What to do
Reproduce all of the material word for word.
►
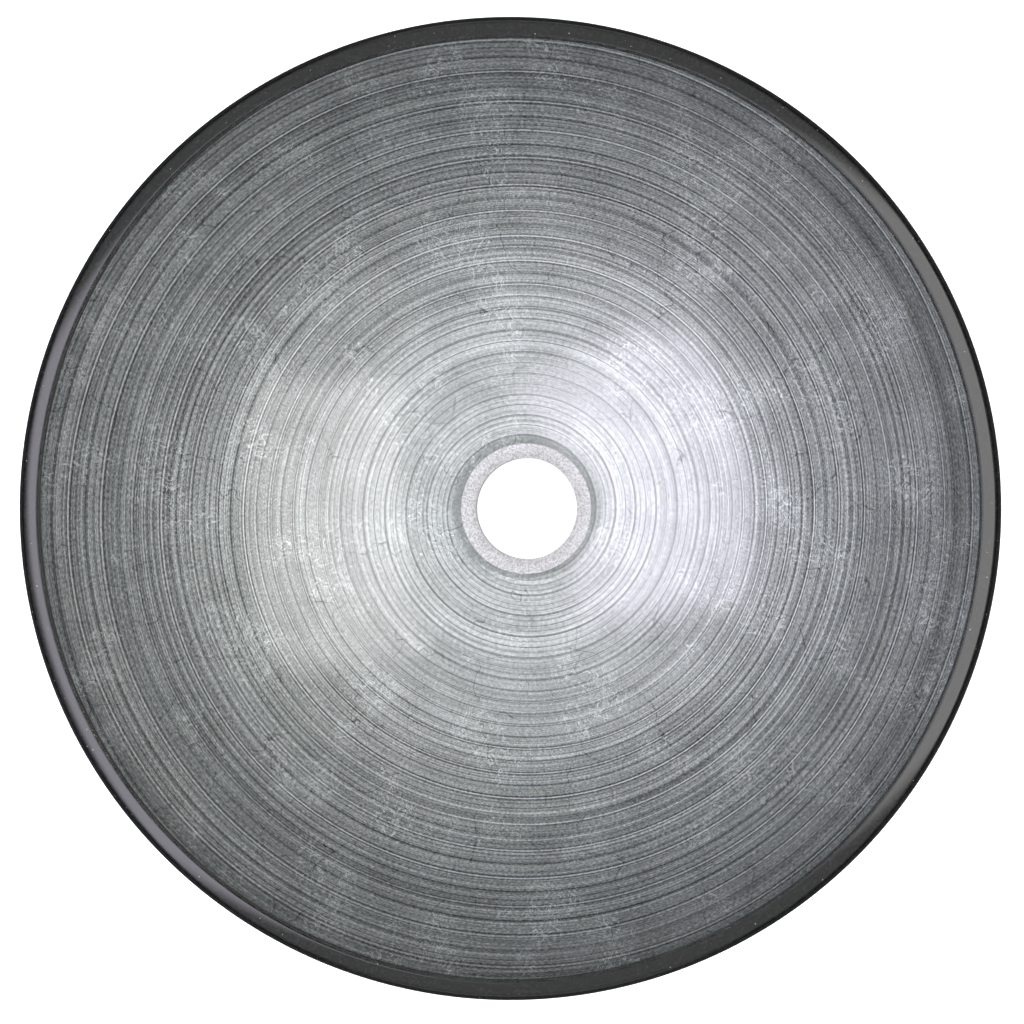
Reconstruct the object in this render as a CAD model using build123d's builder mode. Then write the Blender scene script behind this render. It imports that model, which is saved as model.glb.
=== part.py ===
from build123d import *
import os
from math import asin, atan, cos, sin, sqrt

# Round glass vessel basin: sagged clear glass with silver leaf and a black coat on its
# underside, standing on a metal mounting ring between two rubber gaskets.
# Millimetres, +Z up. The origin is on the counter, on the axis of the drain hole.

# Glass
rim_diameter = 420.0  # across the finished rim
wall_height = 141.0  # from the lowest point of the outer sphere up to the rim's outer corner
floor_glass = 12.0  # thickness on the axis
rim_glass = 10.5  # thickness at the rim, measured across the wall
rim_outer_rounding = 5.2
rim_inner_rounding = 0.6

# Drain hole
drain_bore = 45.0
drain_seat_width = 6.5  # of the ground seat round the hole, seen from above
drain_seat_depth = 1.2  # at the bore, below the edge of the seat
bore_chamfer = 1.0  # at the underside

# Coats on the underside
leaf_thickness = 0.3
leaf_rim_margin = 11.0  # bare of leaf below the rim's outer corner, along the wall
leaf_bore_margin = 1.5  # bare of leaf round the chamfer of the drain hole
coat_thickness = 0.5  # over the leaf
coat_rim_margin = 0.5  # below the rounding of the rim
coat_bore_margin = 0.5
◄
Written answer
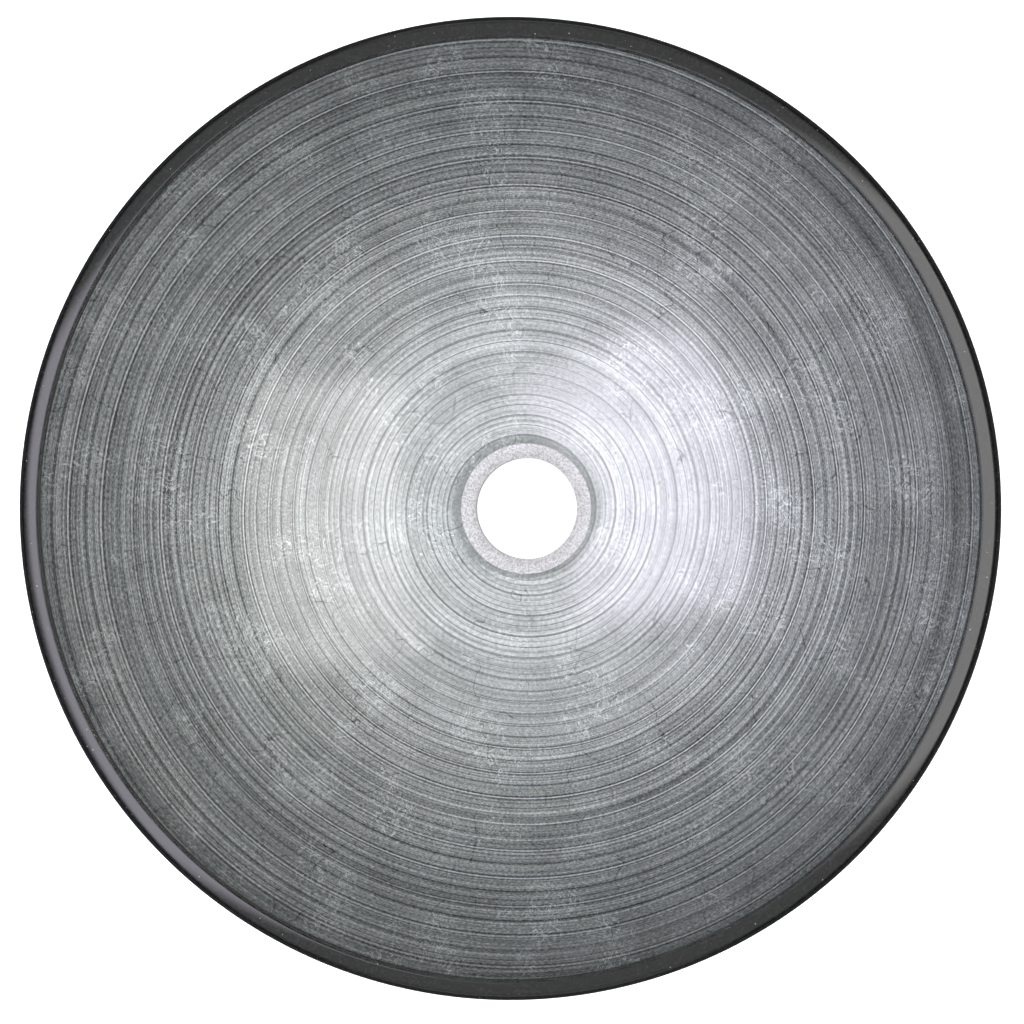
Reconstruct the object in this render as a CAD model using build123d's builder mode. Then write the Blender scene script behind this render. It imports that model, which is saved as model.glb.
=== part.py ===
from build123d import *
import os
from math import asin, atan, cos, sin, sqrt

# Round glass vessel basin: sagged clear glass with silver leaf and a black coat on its
# underside, standing on a metal mounting ring between two rubber gaskets.
# Millimetres, +Z up. The origin is on the counter, on the axis of the drain hole.

# Glass
rim_diameter = 420.0  # across the finished rim
wall_height = 141.0  # from the lowest point of the outer sphere up to the rim's outer corner
floor_glass = 12.0  # thickness on the axis
rim_glass = 10.5  # thickness at the rim, measured across the wall
rim_outer_rounding = 5.2
rim_inner_rounding = 0.6

# Drain hole
drain_bore = 45.0
drain_seat_width = 6.5  # of the ground seat round the hole, seen from above
drain_seat_depth = 1.2  # at the bore, below the edge of the seat
bore_chamfer = 1.0  # at the underside

# Coats on the underside
leaf_thickness = 0.3
leaf_rim_margin = 11.0  # bare of leaf below the rim's outer corner, along the wall
leaf_bore_margin = 1.5  # bare of leaf round the chamfer of the drain hole
coat_thickness = 0.5  # over the leaf
coat_rim_margin = 0.5  # below the rounding of the rim
coat_bore_margin = 0.5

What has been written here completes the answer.